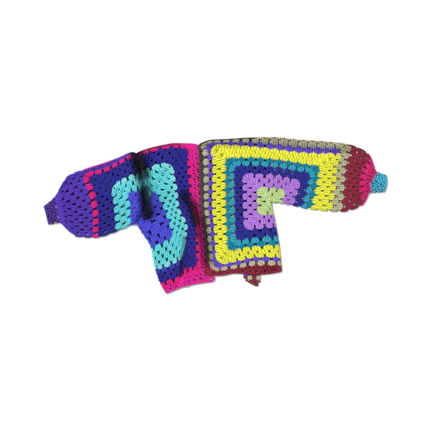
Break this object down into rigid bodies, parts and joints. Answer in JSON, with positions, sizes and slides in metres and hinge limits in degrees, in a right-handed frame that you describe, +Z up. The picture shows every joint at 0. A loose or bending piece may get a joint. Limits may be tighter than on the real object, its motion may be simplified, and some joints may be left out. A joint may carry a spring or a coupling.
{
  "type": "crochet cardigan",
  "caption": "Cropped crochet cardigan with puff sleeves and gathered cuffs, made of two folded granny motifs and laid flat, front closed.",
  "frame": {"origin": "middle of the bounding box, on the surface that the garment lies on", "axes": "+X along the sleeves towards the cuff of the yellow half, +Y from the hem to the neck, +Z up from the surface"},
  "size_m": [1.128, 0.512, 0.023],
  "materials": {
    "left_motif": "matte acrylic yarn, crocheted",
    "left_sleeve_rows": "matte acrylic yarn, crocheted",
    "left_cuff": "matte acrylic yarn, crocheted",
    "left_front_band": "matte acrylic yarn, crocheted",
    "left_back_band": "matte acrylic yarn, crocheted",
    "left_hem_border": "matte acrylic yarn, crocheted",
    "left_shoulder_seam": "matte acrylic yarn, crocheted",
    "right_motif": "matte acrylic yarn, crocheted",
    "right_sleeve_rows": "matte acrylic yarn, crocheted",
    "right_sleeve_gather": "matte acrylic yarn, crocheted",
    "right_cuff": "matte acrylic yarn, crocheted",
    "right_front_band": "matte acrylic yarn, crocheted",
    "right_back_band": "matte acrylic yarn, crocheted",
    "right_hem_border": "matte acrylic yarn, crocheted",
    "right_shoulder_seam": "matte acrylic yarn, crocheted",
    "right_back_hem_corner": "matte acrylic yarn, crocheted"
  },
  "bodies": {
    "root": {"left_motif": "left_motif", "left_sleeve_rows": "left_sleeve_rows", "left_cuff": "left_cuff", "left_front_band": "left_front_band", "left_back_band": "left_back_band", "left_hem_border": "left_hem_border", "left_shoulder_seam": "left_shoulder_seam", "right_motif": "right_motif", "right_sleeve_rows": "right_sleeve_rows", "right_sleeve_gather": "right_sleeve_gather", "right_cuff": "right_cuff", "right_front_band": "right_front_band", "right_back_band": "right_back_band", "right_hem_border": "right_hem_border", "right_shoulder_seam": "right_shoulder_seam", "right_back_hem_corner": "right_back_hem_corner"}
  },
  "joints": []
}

-------------------------

**Task instructions**
All of the material above needs to be copied exactly.

**Reply**
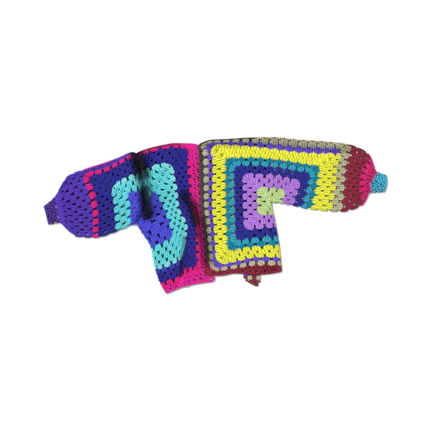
Break this object down into rigid bodies, parts and joints. Answer in JSON, with positions, sizes and slides in metres and hinge limits in degrees, in a right-handed frame that you describe, +Z up. The picture shows every joint at 0. A loose or bending piece may get a joint. Limits may be tighter than on the real object, its motion may be simplified, and some joints may be left out. A joint may carry a spring or a coupling.
{
  "type": "crochet cardigan",
  "caption": "Cropped crochet cardigan with puff sleeves and gathered cuffs, made of two folded granny motifs and laid flat, front closed.",
  "frame": {"origin": "middle of the bounding box, on the surface that the garment lies on", "axes": "+X along the sleeves towards the cuff of the yellow half, +Y from the hem to the neck, +Z up from the surface"},
  "size_m": [1.128, 0.512, 0.023],
  "materials": {
    "left_motif": "matte acrylic yarn, crocheted",
    "left_sleeve_rows": "matte acrylic yarn, crocheted",
    "left_cuff": "matte acrylic yarn, crocheted",
    "left_front_band": "matte acrylic yarn, crocheted",
    "left_back_band": "matte acrylic yarn, crocheted",
    "left_hem_border": "matte acrylic yarn, crocheted",
    "left_shoulder_seam": "matte acrylic yarn, crocheted",
    "right_motif": "matte acrylic yarn, crocheted",
    "right_sleeve_rows": "matte acrylic yarn, crocheted",
    "right_sleeve_gather": "matte acrylic yarn, crocheted",
    "right_cuff": "matte acrylic yarn, crocheted",
    "right_front_band": "matte acrylic yarn, crocheted",
    "right_back_band": "matte acrylic yarn, crocheted",
    "right_hem_border": "matte acrylic yarn, crocheted",
    "right_shoulder_seam": "matte acrylic yarn, crocheted",
    "right_back_hem_corner": "matte acrylic yarn, crocheted"
  },
  "bodies": {
    "root": {"left_motif": "left_motif", "left_sleeve_rows": "left_sleeve_rows", "left_cuff": "left_cuff", "left_front_band": "left_front_band", "left_back_band": "left_back_band", "left_hem_border": "left_hem_border", "left_shoulder_seam": "left_shoulder_seam", "right_motif": "right_motif", "right_sleeve_rows": "right_sleeve_rows", "right_sleeve_gather": "right_sleeve_gather", "right_cuff": "right_cuff", "right_front_band": "right_front_band", "right_back_band": "right_back_band", "right_hem_border": "right_hem_border", "right_shoulder_seam": "right_shoulder_seam", "right_back_hem_corner": "right_back_hem_corner"}
  },
  "joints": []
}